The score by Arcade Fire is a perfect counterpoint to the tone and beauty of the film, while Karen O's songs, sung by Johannson in that uniquely deep voice are actually quite haunting and extremely touching. The cast and supporting characters (particularly Amy Adams, who plays Theodore's friend Amy) are all terrific. Amy's character develops a relationship with her own OS, a situation that, as is revealed, becomes more common with the populace as the OS grows and evolves. But ultimately, Amy and Theodore, for all their introversion and solitude, find that they need the interaction that could only be found in other human beings. While they might not fill each and every one of their needs, they fill enough of each other's to matter.

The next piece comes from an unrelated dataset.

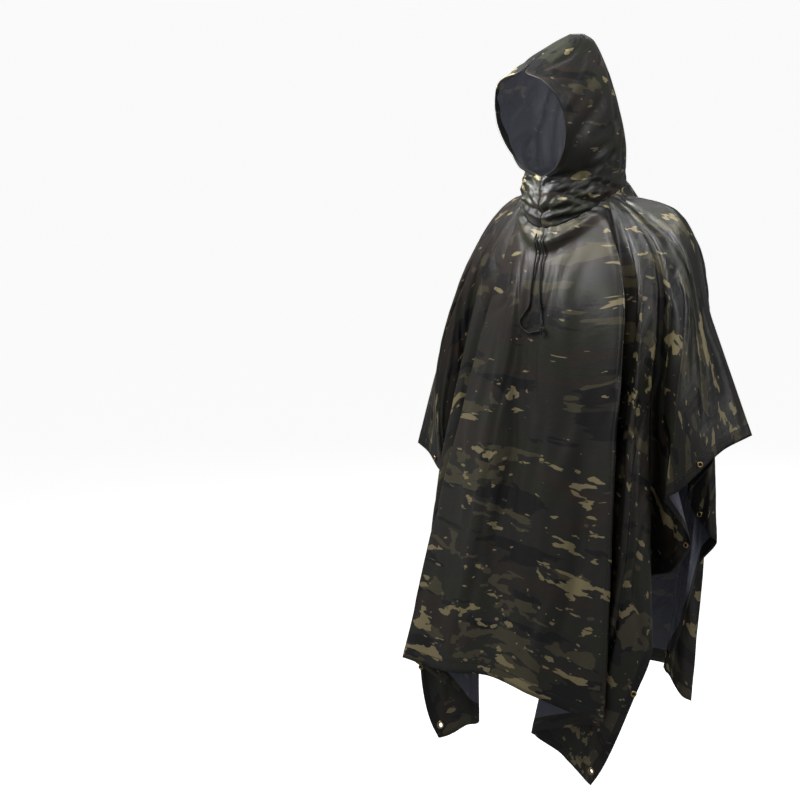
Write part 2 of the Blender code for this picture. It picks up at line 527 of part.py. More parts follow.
def cord(name, strand, tree, look):
    """A round cord lying down the chest, with closed ends."""
    curve = bpy.data.curves.new(name, "CURVE")
    curve.dimensions = "3D"
    curve.bevel_depth = CORD_RADIUS
    curve.bevel_resolution = 2
    curve.use_fill_caps = True
    knots = np.array(strand) * CM
    steps = np.linalg.norm(np.diff(knots, axis=0), axis=1)
    along = np.concatenate([[0.0], np.cumsum(steps)])
    tangents = np.gradient(knots, along, axis=0)
    route = []
    for index, step in enumerate(steps):
        for t in np.linspace(0, 1, CORD_STEPS, endpoint=False):
            route.append(
                knots[index] * (1 + 2 * t) * (1 - t) ** 2
                + tangents[index] * step * t * (1 - t) ** 2
                + knots[index + 1] * t * t * (3 - 2 * t)
                + tangents[index + 1] * step * t * t * (t - 1)
            )
    route.append(knots[-1])
    spline = curve.splines.new("POLY")
    spline.points.add(len(route) - 1)
    for point, (x, z, stand) in zip(spline.points, route):
        point.co = (*rested(tree, x, z, max(stand, CORD_CLEAR) + CORD_RADIUS), 1.0)
    curve.materials.append(look)
    made = bpy.data.objects.new(name, curve)
    bpy.context.scene.collection.objects.link(made)
    return made


def snap(name, cut, tree, look):
    """A ring snap on the hem: a low button with a round well, its back just clear of the cloth."""
    profile = [
        (0.0, 0.0),
        (SNAP_RADIUS, 0.0),
        (SNAP_RADIUS, 0.5 * SNAP_HEIGHT),
        (0.75 * SNAP_RADIUS, SNAP_HEIGHT),
        (SNAP_WELL_RADIUS, SNAP_HEIGHT),
        (SNAP_WELL_RADIUS, SNAP_HEIGHT - SNAP_WELL_DEPTH),
        (0.0, SNAP_HEIGHT - SNAP_WELL_DEPTH),
    ]
    made = add_mesh(name, *turned(profile, 10), look)
    place, above, _ = seat(tree, cut, SNAP_INSET, SNAP_RADIUS)
    made.matrix_world = place @ Matrix.Translation((0.0, 0.0, above + HARDWARE_GAP))
    return made


def eyelet(name, cut, host, tree, look):
    """A rolled eyelet through a corner of the cloth, in a hole that it clears all round."""
    place, above, below = seat(tree, cut, EYELET_INSET, EYELET_RADIUS)
    top, bottom = above + HARDWARE_GAP + EYELET_SHEET, below - HARDWARE_GAP - EYELET_SHEET
    barrel = EYELET_HOLE_RADIUS + EYELET_SHEET
    profile = [
        (EYELET_HOLE_RADIUS, bottom),
        (EYELET_RADIUS, bottom),
        (EYELET_RADIUS, bottom + EYELET_SHEET),
        (barrel, bottom + EYELET_SHEET),
        (barrel, top - EYELET_SHEET),
        (EYELET_RADIUS, top - EYELET_SHEET),
        (EYELET_RADIUS, top),
        (EYELET_HOLE_RADIUS, top),
    ]
    made = add_mesh(name, *turned(profile, 12), look)
    made.matrix_world = place
    drill = [(0.0, -DRILL_REACH), (barrel + HARDWARE_GAP, -DRILL_REACH), (barrel + HARDWARE_GAP, DRILL_REACH)]
    cutter = add_mesh(name + "_drill", *turned([*drill, (0.0, DRILL_REACH)], 12), look)
    cutter.matrix_world = place
    cutter.hide_render = True
    cutter.display_type = "WIRE"
    hole = host.modifiers.new(name + "_hole", "BOOLEAN")
    hole.object = cutter
    hole.operation = "DIFFERENCE"
    hole.solver = "EXACT"
    return made


def knot(tree, look):
    """The knot that ties the two strands together: a small rounded lump."""
    profile = [(0.0, -1.0), (0.7, -0.72), (1.0, 0.0), (0.7, 0.72), (0.0, 1.0)]
    made = add_mesh("cord_knot", *turned([(r * KNOT_RADIUS, z * KNOT_RADIUS) for r, z in profile], 10), look)
    made.location = rested(tree, KNOT_AT[0] * CM, KNOT_AT[1] * CM, KNOT_RADIUS + KNOT_STAND)
    return made


def main():
    for left_over in list(bpy.data.objects):
        bpy.data.objects.remove(left_over, do_unlink=True)
    looks = {
        name: material(name + "_cloth", CLOTH_COLOUR, 0.42)
        for name in ("body_front", "body_back", "hood_left", "hood_right")
    }
    front = body_piece("body_front", -TIP_CUT, TIP_CUT, FRONT_COLUMNS, -SEAM_GAP / 2, looks["body_front"])
    back = body_piece("body_back", TIP_CUT, EDGE_LENGTH - TIP_CUT, BACK_COLUMNS, SEAM_GAP / 2, looks["body_back"])
    hood_half("hood_left", 1, looks["hood_left"])
    hood_half("hood_right", -1, looks["hood_right"])
    trees = {"front": wall_tree(front), "back": wall_tree(back)}
    for place, cuts in SNAP_CUTS.items():
        for number, cut in enumerate(cuts, start=1):
            name = f"snap_{place}_{number}"
            snap(name, cut * CM, trees[place.split("_")[0]], material(name + "_brass", BRASS_COLOUR, 0.35, 1.0))
    for place, cut in EYELET_CUTS.items():
        name, half = f"eyelet_{place}", place.split("_")[0]
        host = front if half == "front" else back
        eyelet(name, cut * CM, host, trees[half], material(name + "_brass", BRASS_COLOUR, 0.35, 1.0))
    cord("cord_left", CORD_LEFT, trees["front"], material("cord_left_braid", CORD_COLOUR, 0.8))
    cord("cord_right", CORD_RIGHT, trees["front"], material("cord_right_braid", CORD_COLOUR, 0.8))
    knot(trees["front"], material("cord_knot_braid", CORD_COLOUR, 0.8))


main()
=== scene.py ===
"""A hooded rain poncho, dressed for rendering: coated, printed cloth hanging as it is worn, with no wearer."""

import math
from collections import namedtuple

import bpy
import numpy as np
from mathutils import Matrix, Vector
from mathutils.bvhtree import BVHTree


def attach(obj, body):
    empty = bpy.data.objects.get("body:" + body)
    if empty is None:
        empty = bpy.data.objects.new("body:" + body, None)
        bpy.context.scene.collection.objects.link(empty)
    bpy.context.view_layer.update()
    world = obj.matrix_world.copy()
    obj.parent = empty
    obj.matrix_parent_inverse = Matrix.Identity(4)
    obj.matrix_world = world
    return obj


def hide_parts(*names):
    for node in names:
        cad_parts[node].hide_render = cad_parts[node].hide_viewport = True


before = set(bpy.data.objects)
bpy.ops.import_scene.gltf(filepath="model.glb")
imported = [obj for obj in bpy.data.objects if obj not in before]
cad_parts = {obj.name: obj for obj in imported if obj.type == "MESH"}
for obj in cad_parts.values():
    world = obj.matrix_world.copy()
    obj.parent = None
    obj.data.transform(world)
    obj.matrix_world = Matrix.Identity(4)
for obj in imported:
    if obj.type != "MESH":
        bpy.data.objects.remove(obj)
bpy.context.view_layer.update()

# ---- Camera ----
# A long lens, standing five metres off the wearer's left front and a little above the neck, which is the
# origin. The shift puts the poncho to the right of the frame.
def put(name, data):
    """Adds an object that shows this data to the scene, at the origin."""
    made = bpy.data.objects.new(name, data)
    bpy.context.scene.collection.objects.link(made)
    return made


CAMERA_AZIMUTH = math.radians(35.5)
CAMERA_ELEVATION = math.radians(5.0)
CAMERA_DISTANCE = 5.0
lens = bpy.data.cameras.new("camera")
lens.sensor_width = 36.0
lens.lens = 111.6
lens.shift_x, lens.shift_y = -0.2256, -0.272
lens.clip_end = 200.0
camera = put("camera", lens)
camera.location = (
    CAMERA_DISTANCE * math.cos(CAMERA_ELEVATION) * math.sin(CAMERA_AZIMUTH),
    -CAMERA_DISTANCE * math.cos(CAMERA_ELEVATION) * math.cos(CAMERA_AZIMUTH),
    CAMERA_DISTANCE * math.sin(CAMERA_ELEVATION),
)
camera.rotation_euler = (math.pi / 2 - CAMERA_ELEVATION, 0.0, CAMERA_AZIMUTH)
bpy.context.scene.camera = camera


# ---- Floor and light ----
# A pale studio floor, where the wearer's feet would stand, and soft panels of light: a large one high at the
# wearer's right, two narrow ones for the hood, one at the left side, and one behind that edges the shoulders.
def linear(hex_colour):
    """An sRGB hex colour as a linear one: each channel c gives ((c + 0.055) / 1.055) ** 2.4."""
    channels = [int(hex_colour[i : i + 2], 16) / 255 for i in (1, 3, 5)]
    return (*[c / 12.92 if c <= 0.04045 else ((c + 0.055) / 1.055) ** 2.4 for c in channels], 1.0)


def feed(node, links):
    """Fills a node's inputs, each from a value, an output, or a node whose first output feeds it."""
    for socket, source in links.items():
        if isinstance(source, bpy.types.Node):
            source = source.outputs[0]
        if isinstance(source, bpy.types.NodeSocket):
            node.id_data.links.new(source, node.inputs[socket])
        else:
            node.inputs[socket].default_value = source


def lay(tree, kind, links=None, **settings):
    """Adds one shader node with its options and what feeds its inputs."""
    made = tree.nodes.new("ShaderNode" + kind)
    for option, value in settings.items():
        setattr(made, option, value)
    feed(made, links or {})
    return made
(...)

And my God...Scarlett Johannson is absolutely amazing in her role, imbuing Samantha with so much personality that she sits right beside HAL 9000 and GERTY in regards to amazing, resonant computer characters. She (Samantha) is perfect.

I could go on and on about how this film provoked so many questions about philosophy of mind, and memories of discussing David Chalmers in college, and debating whether physical experience is nothing more than an illusion, or whether we are all just processing and reacting to electrical impulses (much like Samantha.) This is a film ripe for discussion on so many levels, and equally as heartbreaking on so many levels.

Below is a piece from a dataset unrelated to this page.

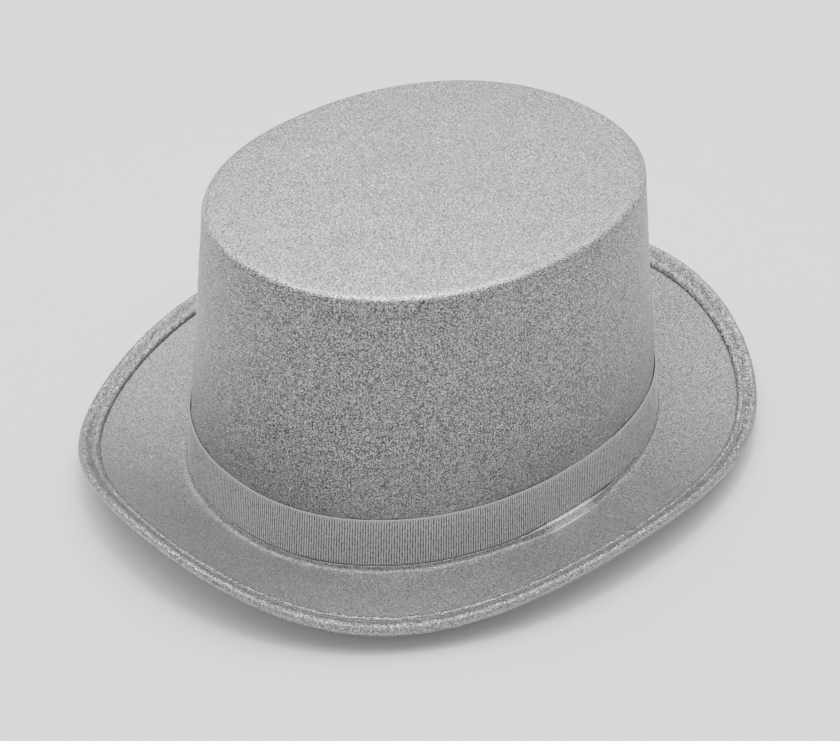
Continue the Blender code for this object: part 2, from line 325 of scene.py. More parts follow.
def hoop_piece(name, points):
    """A closed ring: rows follow its cross-section and columns go round the hat."""
    length = along(np.swapaxes(closed(points, 1), 0, 1))[:, 0]
    chart = metre_chart(length, along(closed(points, 0))[:, 0])
    rows, columns = points.shape[:2]
    faces = grid_faces(rows, columns, True, True)
    return mesh_piece(name, points.reshape(-1, 3), [faces], [grid_chart(chart)])


def strip_piece(name, points, length=None):
    """A ribbon with two closed ends: rows follow its cross-section and columns run along it."""
    rows, columns = points.shape[:2]
    if length is None:
        length = along(np.swapaxes(points, 0, 1))[:, 0]
    chart = metre_chart(length, along(closed(points, 0))[:, 0])
    sides = grid_faces(rows, columns, True, False)
    numbers = np.arange(rows) * columns
    ends = np.stack([numbers, (numbers + columns - 1)[::-1]])
    end_chart = np.tile(points[:, :1, 2], (2, 2))
    return mesh_piece(name, points.reshape(-1, 3), [sides, ends], [grid_chart(chart), end_chart])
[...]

My girlfriend cried twice. At the end of the film, all I felt was that if this film were a physical thing, I would hug it. This is one of the best films I've seen in the last 3-5 years, and definitely one of the most rich.

This is a film that reminds me why sometimes the only thing I need in life is a good movie. I love this film, and in watching it remember what it was like to really fall in love for the first time. I will definitely be seeing it again.

And you know what? I still have that card tucked away somewhere.